Success in Hollywood comes by way of many different routes. For actor Christian Clemenson, the road started in a small-town in the Midwestern state of Iowa and has led to a role on a television series called Boston Legal. Mike O'Sullivan spoke with the actor about his work and why he loves it.
He is one of the faces that viewers see again and again in different programs and movies. Christian Clemenson is a character actor who has played an Air Force officer, a doctor, salesman and priest, and dozens of other roles.
In the 2006 feature film United 93, he played real-life hero Thomas Burnett, a passenger on a jet hijacked by terrorists on September 11, 2001. The plane crashed killing all aboard near Shanksville, Pennsylvania. Burnett and fellow passengers resisted the hijackers, after Burnett called his wife to explain what was happening.
TOM: "I'm on United Airlines 93 from Newark to San Francisco. The plane has been hijacked. We're in the air. One guy knifed a guy and they're saying they've got a bomb on board. Please call the authorities."
Today, Clemenson has a role on the weekly TV network series, Boston Legal, playing a brilliant but quirky lawyer named Jerry Espenson. The role earned him a 2006 Emmy award for outstanding guest actor in a drama.
His road to Hollywood began in Humboldt, Iowa, a small town in the vast expanse of the U.S. Midwest.
"They claim the population is 5,200," he said. "The census will tell you the population is about 3,000, but they still maintain it's 5,200."
As a boy, he delivered papers for the Des Moines Register, which gave him a scholarship to a prestigious East Coast boarding school favored by the families of the rich and famous.
"I ended up getting admitted to the school called the Philips Academy in Andover, Massachusetts. And that changed my life," he added.
Lonely and far from home, he joined a drama group. He maintained his interest in theater after he finished high school and went on to study at Harvard University.
Later completing a master's degree at the Yale School of Drama, he set off for New York to work in television and on Broadway, then came to Los Angeles, where he auditioned.

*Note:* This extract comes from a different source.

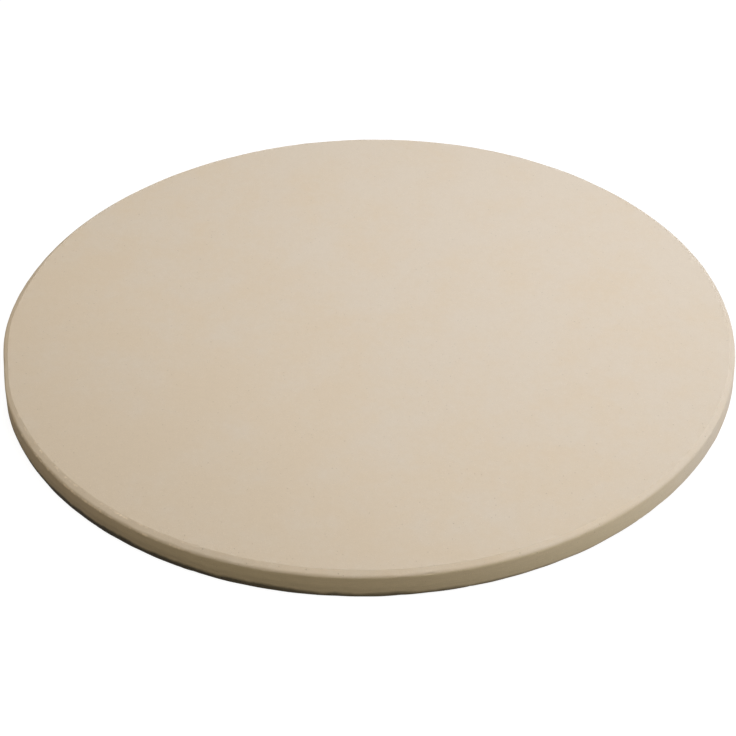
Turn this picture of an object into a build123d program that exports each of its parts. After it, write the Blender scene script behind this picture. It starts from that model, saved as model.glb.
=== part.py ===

"That's sort of the life of a character actor in Los Angeles," he explained. "For someone like me, you begin slowly. And you audition and audition and audition. I remember I was looking at a diary I kept when I first came out here, and the number of auditions I went out on, and nothing happened."
But beginning in 1985, he started getting parts in series and movies.
A three-episode assignment on the drama Boston Legal became a recurring role, where he plays opposite stars James Spader, William Shatner and Candice Bergen.
Clemenson works 12-hour days that start at six in the morning, and he says working in Hollywood is not quite as glamorous as some people think.
"That is not an easy life," he noted. "And yes, there are these few moments, and they are only one a year where suddenly it seems glamorous where you get to dress up in a tuxedo and smile on a red carpet, but that is unusual. Most of our work is really, really difficult."
He says the lure of money and fame did not bring him to Hollywood. He is here because he loves acting, the process of bringing a character to life.
"I come to work and I create something special," he said. "And I go home at night, and I have this tremendous sense of satisfaction. I know I'm lucky."
He says there are no guarantees in the entertainment business, and an actor is never sure if his current role is his last one. But the satisfaction of acting keeps him in Hollywood.
A nine-week long writers strike has put production on hold for many actors and crewmembers, including Clemenson. He says he hopes the strike will end soon, so he can get back to the studio to do what he loves doing.